Sudah diungkap berkali-kali dalam artikel yang sudah saya tulis, bahwa hakikat belajar khususnya bagi siswa/mahasisa di Indonesia adalah tatap muka. Terlebih telah terbukti, meski sebelum pandemi corona datang saja, hasil pendidikan baik secara nilai akademis maupun bukti perilaku siswa (non akademis) tetap jauh dari harapan.Karenanya begitu pandemi Covid-19 menyapa Indonesia, dan memaksa pemerintah membuat siswa dan mahasiswa selama sembilan bulan ini melakukan pembelajaran jarak jauh ( PJJ), benar-benar semakin memiriskan dunia pendidikan kita.
Belajar tatap muka saja masih belum berhasil, kini siswa dan mahasiswa di Indonesia harus melakukan PJJ. Jelas sesuatu yang semakin jauh panggang dari api.
Sejatinya, PJJ menjadi pilihan paling bijak, meski sudah terbukti proses dan perjalanannya tidak mulus, dilingkupi berbagai kendala, namun pilihan PJJ memang menjadi alternatif satu-satunya seperti pembelajaran di berbagai negara lain di dunia demi mencegah penularan virus Covid-19 di lingkungan sekolah maupun perguruan tinggi.
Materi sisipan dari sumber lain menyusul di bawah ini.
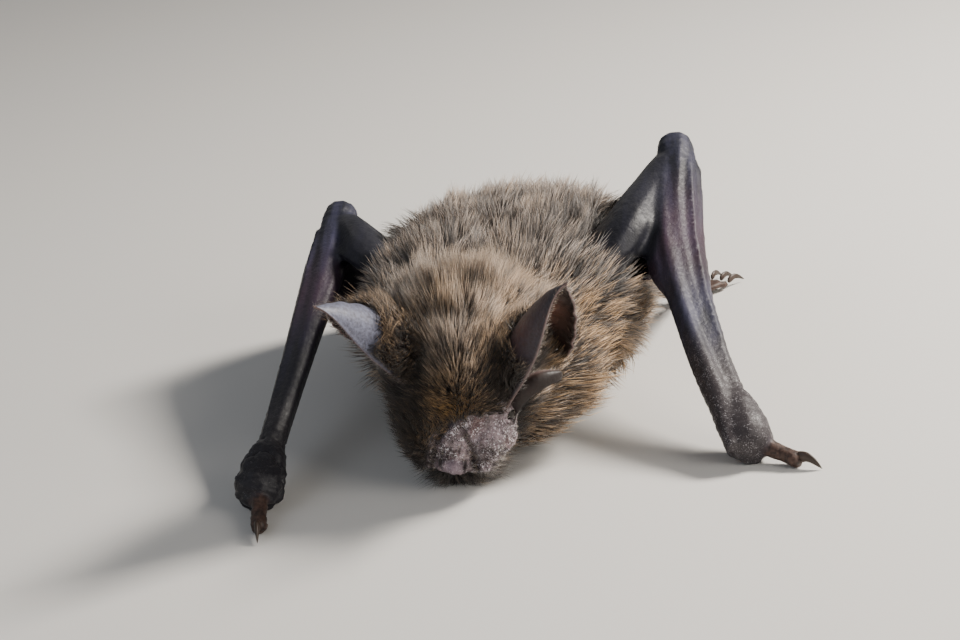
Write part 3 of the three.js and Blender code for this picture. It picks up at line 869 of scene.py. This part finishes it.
eyePaint = dict(pupil=(0.004, 0.003, 0.003), brown=(0.014, 0.009, 0.006))
clawPaint = dict(root=(0.06, 0.034, 0.024), middle=(0.034, 0.021, 0.014), tip=(0.05, 0.034, 0.022),
                 streak=(0.02, 0.012, 0.008))


def polishedEye():
    r = Recipe("polishedEye")
    tint = opaque(eyePaint)
    r.set(Base_Color=r.mix(r.noise(900), tint["pupil"], tint["brown"]))
    r.set(Roughness=0.07, Specular_IOR_Level=0.35)
    return r.material


def hornClaw():
    r = Recipe("hornClaw")
    tint = opaque(clawPaint)
    streak = r.noise(1500, 4, 0.6)
    colour = r.ramp(r.region("along"), [(0.0, tint["root"]), (0.7, tint["middle"]), (1.0, tint["tip"])])
    r.set(Base_Color=r.mix(r.times(streak, 0.4), colour, tint["streak"]))
    r.set(Roughness=r.fade(streak, (0.3, 0.4), (0.7, 0.55)))
    r.set(Normal=r.bump(streak, 0.02, 0.4))
    return r.material


def wholeBody():
    # the skin with both ears and both tragi: points, triangles and the value of every region
    parts = [(skinPoints, skinFaces, regions)]
    parts += [build(side) for side in sides for build in (earLeaf, tragusBlade)]
    starts = np.cumsum([0] + [len(part[0]) for part in parts])
    points = np.concatenate([part[0] for part in parts])
    faces = np.concatenate([part[1] + start for part, start in zip(parts, starts)])
    values = {}
    for key in regions:
        values[key] = np.concatenate([part[2].get(key, np.zeros(len(part[0]))) for part in parts])
    return points, faces, values


bodyPoints, bodyFaces, bodyValues = wholeBody()
bodyNormals = normalsOf(bodyPoints, bodyFaces)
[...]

Sembilan bulan telah berlalu, kini PJJ di Indonesia akan memasuki bulan-bulan berikutnya, sebab corona tak kunjung reda. Meski ada wacana Kemendikbud memberikan izin bagi sekolah membuka pembelajaran tatap muka pada Januari 2021, namun wacana ini pun langsung mencuat menjadi kontroversi.
Banyak orang tua siswa di berbagai daerah Indonesia masih tetap keberatan bila sekolah mulai dibuka dan belajar dengan tatap muka.
Saya sendiri, merasakan dan melihat bahwa sejak corona hadir, pembelajaran dilakukan dengan PJJ, para siswa/mahasiswa di Indonesia sedang libur panjang. Tidak nampak gairah bahwa mereka sejatinya sedang tak libur sekolah, namun tetap belajar dengan PJJ.
Melihat aktivitas anak saya yang masih duduk di bangku sekolah, juga aktivitas anak tetangga di lingkungan kompleks saya tinggal, pun di kompleks lain dan wilayah lain secara langsung, benar adanya bahwa belajar PJJ tak membikin siswa bergairah dan merasa belajar. Karena esensi belajar bagi mereka, paradigmanya masih tatap muka, berada di lingkungan sekolah.
Lebih dari itu, sejak belajar PJJ juga sudah banyak siswa malah putus sekolah, karena tak dapat mengikuti ritme PJJ, ada yang malah membatu.orang tua bekerja, dll.
Mendikbud Nadiem Makarim pun mengungkapkan dalam Rakornas Pembukaan Sekolah di Masa Pandemi Covid-19 yang diselenggarakan KPAI secara daring, Senin (30/11/2020).
"Memang banyak sekali dampak negatif PJJ ini, bukan hanya kita, tapi negara lain juga. Semakin lama PJJ, dampaknya anak bisa putus sekolah, karena terpaksa membantu keuangan keluarga."
Lebih memprihatinkan, PJJ juga menghambat tumbuh kembang anak, baik dari segi kognitif maupun dari perkembangan karakter serta perkembangan psikososial dan juga kekerasan-kekerasan dalam rumah tangga. Istilahnya, PJJ benar-benar menghambat perkembangan akademis dan nonakademis anak. Terutama, anak-anak menjadi lepas dalam pendidikan karakter yang melahirkan mental santun dan berbudi pekerti luhur.